### EXTRACTED RECORDS
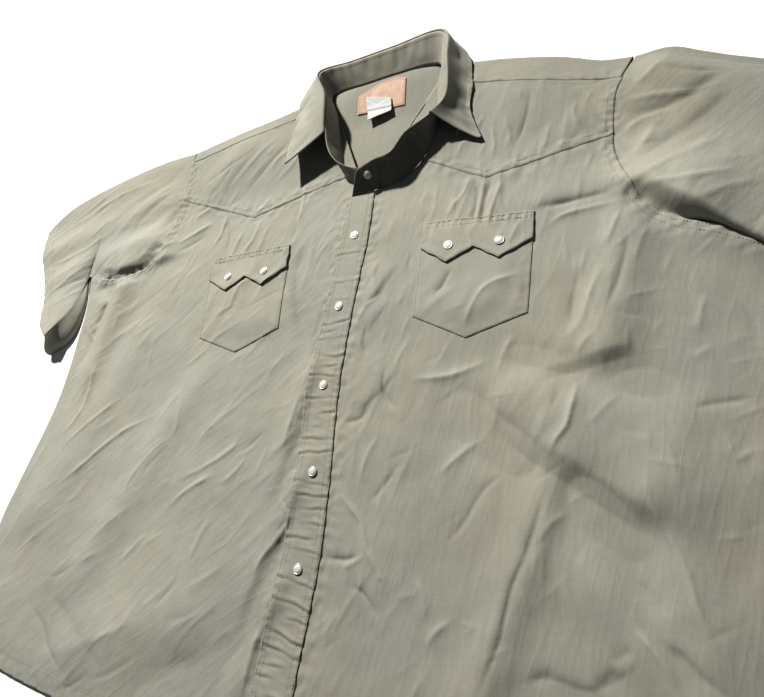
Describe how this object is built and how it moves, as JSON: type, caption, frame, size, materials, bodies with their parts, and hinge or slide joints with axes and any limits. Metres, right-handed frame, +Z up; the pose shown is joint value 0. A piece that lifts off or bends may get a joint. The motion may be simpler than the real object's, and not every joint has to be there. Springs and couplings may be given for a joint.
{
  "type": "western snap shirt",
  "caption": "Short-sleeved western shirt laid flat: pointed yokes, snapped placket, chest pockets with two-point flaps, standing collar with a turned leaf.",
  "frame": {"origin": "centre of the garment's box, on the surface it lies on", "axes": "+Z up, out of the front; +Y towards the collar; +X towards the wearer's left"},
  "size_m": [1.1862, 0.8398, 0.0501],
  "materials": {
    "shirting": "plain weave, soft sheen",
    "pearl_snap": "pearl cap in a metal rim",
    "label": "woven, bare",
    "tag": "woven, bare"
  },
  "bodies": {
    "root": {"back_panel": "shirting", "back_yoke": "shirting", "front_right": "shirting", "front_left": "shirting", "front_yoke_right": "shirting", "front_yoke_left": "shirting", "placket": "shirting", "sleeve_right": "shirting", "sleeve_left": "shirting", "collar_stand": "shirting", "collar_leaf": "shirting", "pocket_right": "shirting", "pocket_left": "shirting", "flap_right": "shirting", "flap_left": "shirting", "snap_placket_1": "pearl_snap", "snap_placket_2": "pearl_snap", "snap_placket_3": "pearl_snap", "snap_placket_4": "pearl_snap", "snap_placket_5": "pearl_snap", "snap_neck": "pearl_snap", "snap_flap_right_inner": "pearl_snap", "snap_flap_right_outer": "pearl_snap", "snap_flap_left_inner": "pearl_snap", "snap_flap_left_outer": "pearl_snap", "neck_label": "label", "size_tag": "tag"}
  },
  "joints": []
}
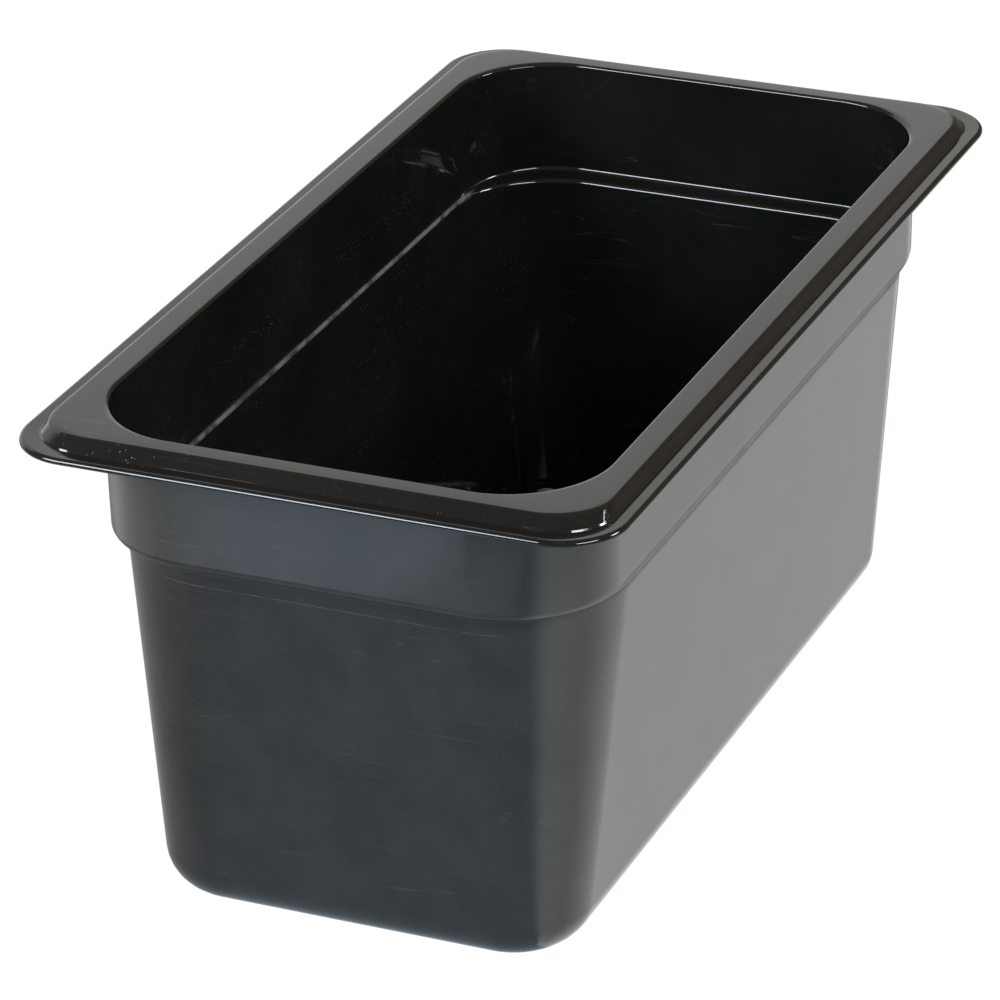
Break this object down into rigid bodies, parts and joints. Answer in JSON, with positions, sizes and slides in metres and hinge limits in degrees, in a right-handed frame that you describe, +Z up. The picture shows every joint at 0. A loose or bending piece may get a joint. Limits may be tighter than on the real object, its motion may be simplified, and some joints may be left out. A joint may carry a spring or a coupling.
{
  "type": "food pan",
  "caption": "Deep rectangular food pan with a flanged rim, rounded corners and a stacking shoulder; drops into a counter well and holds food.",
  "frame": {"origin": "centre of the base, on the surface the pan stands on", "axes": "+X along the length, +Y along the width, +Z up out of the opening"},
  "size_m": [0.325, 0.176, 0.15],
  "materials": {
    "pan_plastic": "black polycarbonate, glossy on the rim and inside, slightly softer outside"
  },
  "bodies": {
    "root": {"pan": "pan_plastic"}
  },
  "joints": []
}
######
* [THE REQUEST]:
Search the entries for the string "this" and collect each line that has it.

* [RESPONSE]:
Describe how this object is built and how it moves, as JSON: type, caption, frame, size, materials, bodies with their parts, and hinge or slide joints with axes and any limits. Metres, right-handed frame, +Z up; the pose shown is joint value 0. A piece that lifts off or bends may get a joint. The motion may be simpler than the real object's, and not every joint has to be there. Springs and couplings may be given for a joint.
Break this object down into rigid bodies, parts and joints. Answer in JSON, with positions, sizes and slides in metres and hinge limits in degrees, in a right-handed frame that you describe, +Z up. The picture shows every joint at 0. A loose or bending piece may get a joint. Limits may be tighter than on the real object, its motion may be simplified, and some joints may be left out. A joint may carry a spring or a coupling.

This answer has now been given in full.